Keep in mind that the features discussed below are not guaranteed to land. After libadwaita 1.0 the stylesheet will be frozen and treated as an API. That means that if a feature doesn’t make it by 1.0 it will be a breaking change and will have to wait for libadwaita 2.0.

An Application Coloring API / Accent Colors

The idea here is that you can define “accent” colors to be applied for various parts of widgets. You can also recolor any part of a widget however you like. Take a look at Epiphany’s private mode header bar for an example. For this to be possible the whole stylesheet had to be reworked. Extra care was needed to ensure that the functionality wouldn’t conflict with the high contrast preference and wouldn’t need special handling. I hope Alexander will blog about this work in more detail, as it was truly fascinating. I am very excited to see what developers do with the coloring API.

For now the colors can be controlled with the GTK-specific @define-color, similar to CSS variables. Programmatic API will be added later on as the dust settles. The API will be based on AdwStyleManager which is getting introduced by the Dark style preference MR and hasn’t landed yet.

Here’s a quick example:

@define-color accent_color @yellow_5;
@define-color accent_bg_color @yellow_2;
@define-color accent_fg_color black;

.controls {
    color: white;
    background: linear-gradient(to right, shade(@blue_3, .8), @purple_2);
}

.slider > trough > highlight {
    background: linear-gradient(to left, shade(@red_1, .8), @yellow_4);
}

.controls textview text {
  background: none;
}

.controls entry,
.controls spinbutton,
.controls textview {
  background-color: alpha(black, .15);
  color: white;
}

.navigation-sidebar,
headerbar {
  background: alpha(white, .1);
  color: white;
}

 

GNOME Patterns application showcasing the capabilities of the CSS styles.

For a more detailed example of what you can do check Federico’s recent blogpost.

System Accents

This is heavily inspired by system accent settings in elementary OS, and it’s similar in function. Think of it like a way to set the accent color system-wide, then applications can read it and decide to follow or override it. A case where you want to override would be if your app had a Sepia mode for example.

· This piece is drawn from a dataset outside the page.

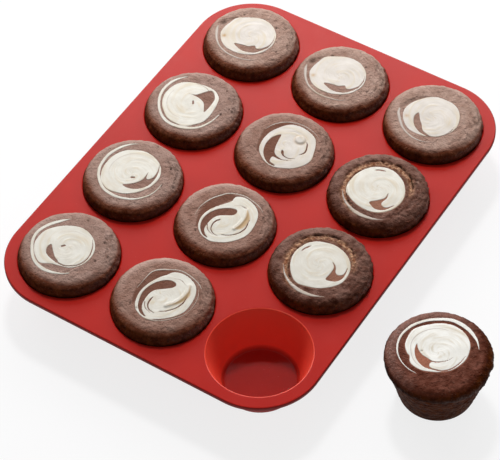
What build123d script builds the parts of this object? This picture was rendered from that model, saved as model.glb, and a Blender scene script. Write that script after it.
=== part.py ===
"""Twelve-cup silicone muffin tin with its twelve swirled muffins.

Eleven muffins sit in their cups and the twelfth, from cup a1, stands beside the tin.
Millimetres. The origin is the middle of the tin on the surface that it stands on:
+X runs along a row of four cups, +Y across the three rows (a, b, c), +Z is up.
"""

import os
from math import atan, cos, radians, sin

from build123d import *

# ---- silicone moulding: driving sizes ----
CUP_COLUMNS = 4  # along X, numbered 1 to 4
CUP_ROWS = "abc"  # along Y, front to back
CUP_OPENING = 71.0  # inside diameter at the deck
CUP_FLOOR = 50.8  # inside diameter at the floor
CUP_DEPTH = 31.3  # deck to inside of the floor
CUP_BRIDGE = 5.5  # deck between two neighbouring openings
CUP_WALL = 1.5
FLOOR_THICKNESS = 1.7
FLOOR_FILLET = 2.5  # where the inside wall meets the floor
LIP_RADIUS = 1.0  # rounding of each opening
LIP_LAND = 0.5  # flat ring of each cup outside its rounded lip
DECK_THICKNESS = 2.0
RIM_MARGIN = 9.0  # openings of the outer cups to the edge of the tin
RIM_HEIGHT = 3.2  # the thickened edge, from the deck's top down
RIM_WIDTH = 3.0
RIM_ROUNDING = 1.0

# ---- muffins: driving sizes ----
RELEASE_GAP = 0.3  # a baked muffin shrinks clear of its cup's side by this much
CAP_OVERHANG = 0.2  # cap beyond the waist that it rises from
CAP_HEIGHT = 10.0  # top of a muffin above the deck
CAP_LIP = 1.5  # height over which the cap spreads from the waist
SHOULDER_RADIUS = 7.0  # rounding round the top of the cap
LOOSE_SHRINKAGE = 0.6  # how much more the twelfth muffin's waist has shrunk
LOOSE_WAIST_RISE = 3.5  # its waist, above where the deck was
LOOSE_CAP_OVERHANG = 1.2
LOOSE_CAP_HEIGHT = 12.2
LOOSE_PLACE = (-60.5, -179.8)  # where it stands beside the tin

# ---- cream swirl let into the top of each muffin ----
SWIRL_DEPTH = 1.6
RIBBON_INSET = 2.6  # edge of the flat top to the outside of a ribbon
RIBBON_GAP = 2.2  # cake between a ribbon and the pool of cream
RIBBON_WIDTH = 2.4  # at the widest
STREAK_WIDTH = 4.6  # cake streak through the pool, at the widest

# ---- sizes that follow ----
CUP_PITCH = CUP_OPENING + CUP_BRIDGE
TIN_LENGTH = (CUP_COLUMNS - 1) * CUP_PITCH + CUP_OPENING + 2 * RIM_MARGIN
TIN_WIDTH = (len(CUP_ROWS) - 1) * CUP_PITCH + CUP_OPENING + 2 * RIM_MARGIN
CORNER_RADIUS = CUP_OPENING / 2 + RIM_MARGIN - LIP_LAND  # runs round the corner cup
DECK_TOP = FLOOR_THICKNESS + CUP_DEPTH
DECK_UNDERSIDE = DECK_TOP - DECK_THICKNESS
SEAM_RADIUS = CUP_OPENING / 2 + LIP_RADIUS + LIP_LAND  # deck and cup meet here
DRAFT_SLOPE = (CUP_OPENING - CUP_FLOOR) / 2 / CUP_DEPTH
DRAFT_COSINE = cos(atan(DRAFT_SLOPE))
SIDE_GAP = RELEASE_GAP / DRAFT_COSINE  # the release gap, measured level


def inside_radius(z):
    """Inside radius of a cup at height z above the surface it stands on."""
    return CUP_FLOOR / 2 + (z - FLOOR_THICKNESS) * DRAFT_SLOPE


def turned(outline):
    """Solid of revolution about Z from an outline in the XZ plane."""
    return revolve(outline, axis=Axis.Z, revolution_arc=360)


def corner(outline, x, z):
    """The outline's vertex nearest to (x, z)."""
    return outline.vertices().sort_by_distance((x, 0, z))[0]


# ---- the moulding ----
def make_cup():
    """One cup about Z: thin wall, floor, rounded lip and the collar that meets the deck."""
    wall = CUP_WALL / DRAFT_COSINE
    foot = inside_radius(0) + wall
    points = [
        (0, 0),
        (foot, 0),
        (inside_radius(DECK_UNDERSIDE) + wall, DECK_UNDERSIDE),
        (SEAM_RADIUS, DECK_UNDERSIDE),
        (SEAM_RADIUS, DECK_TOP),
        (CUP_OPENING / 2, DECK_TOP),
        (CUP_FLOOR / 2, FLOOR_THICKNESS),
        (0, FLOOR_THICKNESS),
    ]
    outline = make_face(Plane.XZ * Polyline(*points, close=True))
    outline = fillet(corner(outline, CUP_OPENING / 2, DECK_TOP), LIP_RADIUS)
    outline = fillet(corner(outline, CUP_FLOOR / 2, FLOOR_THICKNESS), FLOOR_FILLET)
    outline = fillet(corner(outline, foot, 0), FLOOR_FILLET + CUP_WALL)
    return turned(outline)


def make_deck(places):
    """Rounded plate with a thickened edge and a hole for the collar of each cup."""
    outside = RectangleRounded(TIN_LENGTH, TIN_WIDTH, CORNER_RADIUS)
    inside = offset(outside, -RIM_WIDTH)
    plate = Pos(0, 0, DECK_UNDERSIDE) * extrude(outside, DECK_THICKNESS)
    rim_bottom = DECK_TOP - RIM_HEIGHT
    rim = Pos(0, 0, rim_bottom) * extrude(outside - inside, RIM_HEIGHT)
    deck = plate + rim
    around = deck.faces().sort_by(Axis.Z)[-1].outer_wire().edges()
    deck = fillet(around, RIM_ROUNDING)
    hole = Pos(0, 0, rim_bottom) * Cylinder(
        SEAM_RADIUS, 2 * RIM_HEIGHT, align=(Align.CENTER, Align.CENTER, Align.MIN)
    )
    return deck - [Pos(x, y, 0) * hole for x, y in places.values()]


# ---- the muffins ----
class MuffinShape:
    """Radii and heights of a muffin's waist and cap, as it sits in its cup."""

    def __init__(self, loose):
        rise = LOOSE_WAIST_RISE if loose else 0
        overhang = LOOSE_CAP_OVERHANG if loose else CAP_OVERHANG
        shrinkage = LOOSE_SHRINKAGE if loose else 0
        self.waist = CUP_OPENING / 2 - SIDE_GAP - shrinkage
        self.waist_height = DECK_TOP + rise
        self.cap = self.waist + overhang
        self.top = DECK_TOP + (LOOSE_CAP_HEIGHT if loose else CAP_HEIGHT)
        self.flat = self.cap - SHOULDER_RADIUS


def make_cake(shape):
    """A muffin about Z: tapered body, waist, and the cap with its rounded shoulder."""
    foot = inside_radius(FLOOR_THICKNESS) - SIDE_GAP
    shoulder_base = shape.top - SHOULDER_RADIUS
    rounding = SHOULDER_RADIUS * sin(radians(45))
    side = Polyline(
        (shape.flat, shape.top),
        (0, shape.top),
        (0, FLOOR_THICKNESS),
        (foot, FLOOR_THICKNESS),
        (shape.waist, shape.waist_height),
        (shape.cap, shape.waist_height + CAP_LIP),
        (shape.cap, shoulder_base),
    )
    shoulder = ThreePointArc(
        (shape.cap, shoulder_base),
        (shape.flat + rounding, shoulder_base + rounding),
        (shape.flat, shape.top),
    )
    outline = make_face(Plane.XZ * (side + shoulder))
    outline = fillet(corner(outline, foot, FLOOR_THICKNESS), FLOOR_FILLET)
    return turned(outline)


def crescent(centre, radius, width, middle, half_span):
    """Flat crescent: an arc of that outer radius, widest at the angle middle,
    that thins to nothing half_span degrees either side of it."""
    shift = (2 * radius * width - width**2) / 2
    shift /= radius * (1 - cos(radians(half_span))) - width
    x, y = centre
    inner = Pos(x - shift * cos(radians(middle)), y - shift * sin(radians(middle)))
    return Pos(x, y) * Circle(radius) - inner * Circle(radius + shift - width)


def ringed_swirl(flat):
    """Round pool with one streak, and a long ribbon round it."""
    ribbon = flat - RIBBON_INSET
    pool = ribbon - RIBBON_WIDTH - RIBBON_GAP
    streak = crescent((0, -STREAK_WIDTH), pool * 0.6, STREAK_WIDTH, 180, 75)
    return [
        Circle(pool) - streak,
        crescent((0, 0), ribbon, RIBBON_WIDTH, 100, 130),
    ]


def dished_swirl(flat):
    """Large pool with a narrow streak, and a short thin ribbon on one side."""
    ribbon = flat - RIBBON_INSET
    pool = ribbon - RIBBON_WIDTH - RIBBON_GAP
    streak = crescent((0, 0), pool * 0.68, STREAK_WIDTH, 180, 62)
    return [
        Circle(pool) - streak,
        crescent((0, 0), ribbon, RIBBON_WIDTH, 180, 70),
    ]


def double_swirl(flat):
    """Comma of cream with a broad streak through it and a second streak behind."""
    pool = flat - RIBBON_INSET - RIBBON_GAP
    inner = crescent((0, -STREAK_WIDTH), pool * 0.75, STREAK_WIDTH * 1.4, 70, 88)
    outer = crescent((0, 0), pool, STREAK_WIDTH, 60, 60)
    return [Circle(pool) - inner - outer]


SWIRLS = {  # muffin: (kind of swirl, its turn in degrees)
    "a2": (dished_swirl, 75),
    "a3": (dished_swirl, 20),
    "a4": (dished_swirl, -45),
    "b1": (double_swirl, 0),
    "b2": (double_swirl, 10),
    "b3": (double_swirl, 25),
    "b4": (dished_swirl, 0),
    "c1": (ringed_swirl, 0),
    "c2": (ringed_swirl, 40),
    "c3": (ringed_swirl, 60),
    "c4": (dished_swirl, 5),
    "loose": (ringed_swirl, -15),
}


def make_muffin(name):
    """The cake, with a pocket in its top, and the swirl of cream that fills it."""
    shape = MuffinShape(loose=name == "loose")
    kind, turn = SWIRLS[name]
    bottom = Pos(0, 0, shape.top - SWIRL_DEPTH) * Rot(0, 0, turn)
    swirl = [bottom * extrude(face, SWIRL_DEPTH) for face in kind(shape.flat)]
    return make_cake(shape) - swirl, swirl


# ---- places and files ----
def cup_places():
    """Cup name to the (x, y) of its axis."""
    return {
        f"{row}{column + 1}": (
            (column - (CUP_COLUMNS - 1) / 2) * CUP_PITCH,
            (number - (len(CUP_ROWS) - 1) / 2) * CUP_PITCH,
        )
        for number, row in enumerate(CUP_ROWS)
        for column in range(CUP_COLUMNS)
    }


def save(name, place, shapes):
    """Writes the solids of one node, moved to their place."""
    solids = [Pos(*place) * solid for shape in shapes for solid in shape.solids()]
    export_step(Compound(children=solids), f"parts/{name}.step")


def main():
    os.makedirs("parts", exist_ok=True)
    places = cup_places()
    save("tray_deck", (0, 0, 0), [make_deck(places)])
    cup = make_cup()
    for name, (x, y) in places.items():
        save(f"cup_{name}", (x, y, 0), [cup])
    for name in SWIRLS:
        cake, swirl = make_muffin(name)
        place = (*LOOSE_PLACE, -FLOOR_THICKNESS) if name == "loose" else (*places[name], 0)
        save(f"muffin_{name}_cake", place, [cake])
        save(f"muffin_{name}_swirl", place, swirl)


main()
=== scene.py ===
from math import cos, pi, radians, sin, tan

import bmesh
import bpy
import numpy as np
from mathutils import Matrix, Vector


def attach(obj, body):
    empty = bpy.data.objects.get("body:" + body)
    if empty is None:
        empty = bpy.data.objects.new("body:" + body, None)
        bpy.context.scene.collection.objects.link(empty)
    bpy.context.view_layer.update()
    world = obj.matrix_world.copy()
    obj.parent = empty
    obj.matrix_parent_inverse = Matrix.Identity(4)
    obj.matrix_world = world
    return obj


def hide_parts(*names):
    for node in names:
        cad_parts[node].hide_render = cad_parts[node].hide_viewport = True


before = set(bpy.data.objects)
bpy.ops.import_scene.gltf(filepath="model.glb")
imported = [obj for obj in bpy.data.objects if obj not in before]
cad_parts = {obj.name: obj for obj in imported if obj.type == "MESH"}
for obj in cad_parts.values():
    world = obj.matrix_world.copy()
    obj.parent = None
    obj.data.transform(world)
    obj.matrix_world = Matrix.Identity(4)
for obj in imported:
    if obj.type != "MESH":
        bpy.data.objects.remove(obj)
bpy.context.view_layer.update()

MM = 0.001
WELD = 0.0005  # points this close together, in millimetres, become one
LEVEL = 0.01  # heights that differ by less than this are the same

# ---- the moulding, in millimetres ----
PITCH = 76.5  # from cup to cup
OPENING = 35.5  # inside radius of a cup at the deck
CUP_FLOOR = 25.4  # inside radius of a cup at its floor
DECK_TOP = 33.0
DECK_UNDERSIDE = 31.0
FLOOR = 1.7  # height of a cup's inside floor
WALL = 1.5
FLOOR_FILLET = 2.5
LIP = 1.0
LIP_LAND = 0.5  # flat ring of a cup outside its lip
LIP_FOOT = 31.9  # height at which a cup's wall turns over into its lip
NECK_ROUNDING = 0.5  # where the outside of a cup meets the deck's underside
COLLAR = 0.9  # flat ring round that rounding
TIN_HALF = (159.25, 121.0)
TIN_CORNER = 44.0
RIM_WIDTH = 3.0
RIM_ROUNDING = 1.0
RIM_BOTTOM = 29.8
SLOPE = (OPENING - CUP_FLOOR) / (DECK_TOP - FLOOR)
LEVEL_WALL = WALL * 1.05  # the wall measured level, across its slope
CUP_STEPS = 96
CORNER_STEPS = 96  # round all four corners together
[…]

The coloring API mentioned above is designed in a way that makes this feature easy to implement. The interface and UI for this are not yet fleshed out completely, and it’s debatable if it’s going to be implemented/merged at all. There are a couple of design issues and concerns that need further research. It’s a possibility, but don’t bet on it.

Picture of the Elementary OS 6 Appearance Settings panel.

Vendor Styling

The story behind this idea is extensive and best left for another post, so here’s the current status on this infamous topic.

There have been great accomplishments to reducing the possible fallout of restyling applications with brand colors. Nowadays vendors recognize that arbitrary restyling can be damaging to application developers and have taken some precautions.

Yaru reworked its style and rebased it on Adwaita, this helped reduced the changes to mostly the color palette and minor stylistic tweaks. This got rid of a lot of bugs surfacing in applications, as Yaru now at least has the same spacing, margins and padding as Adwaita. Pop!_OS followed suit shortly after, I believe it’s now based on Yaru.

However, both Ubuntu and Pop also introduced “Dark-modes”, Pop making it the default, which broke applications’ expectations. They did it despite being warned about it. As a result this ended up increasing the issues with theming by about an order of magnitude as now you would frequently end up with black on black, grey on grey and other fun coloring bugs. It should also be noted that neither Ubuntu nor System 76 approached any contributor I know of, about properly implementing a Dark Style preference upstream. Even though GNOME and Elementary contributors had been collaborating in public for the last 3 years.

Screenshot of gedit with Yaru Dark stylesheet, where the selected text becomes invisible.

Yaru developers did some research on the topic and there was a call for engagement by GNOME, but unfortunately ever since the last theming BoF in 2019, the conversation had dried up. The interested parties haven’t provided any details on what the scope of the API would need to be, how it would look like, or the detailed requirements. Nobody stepped up to help with the Adwaita changes that were required either, or with dark mode, or to work on the QA tooling, or to figure out the implementation details. Now we are sadly out of time for libadwaita 1.0 and there isn’t much hope for such a complex thing to be ready in the next 4 months.

Conclusion

For libadwaita 1.0 and GNOME 42 the work on recoloring widgets will likely be completed. A proper Dark Style setting will likely also be implement by then. System-wide accent colors are being discussed and looked at, but there are design related concerns about them, so it’s possible that they will never land. And there won’t be any “Theming API” for libadawaita 1.0. Maybe there will be renewed interest from the vendors that want it in the future, but given the story so far, I won’t hold my breath. I hope to be proven wrong.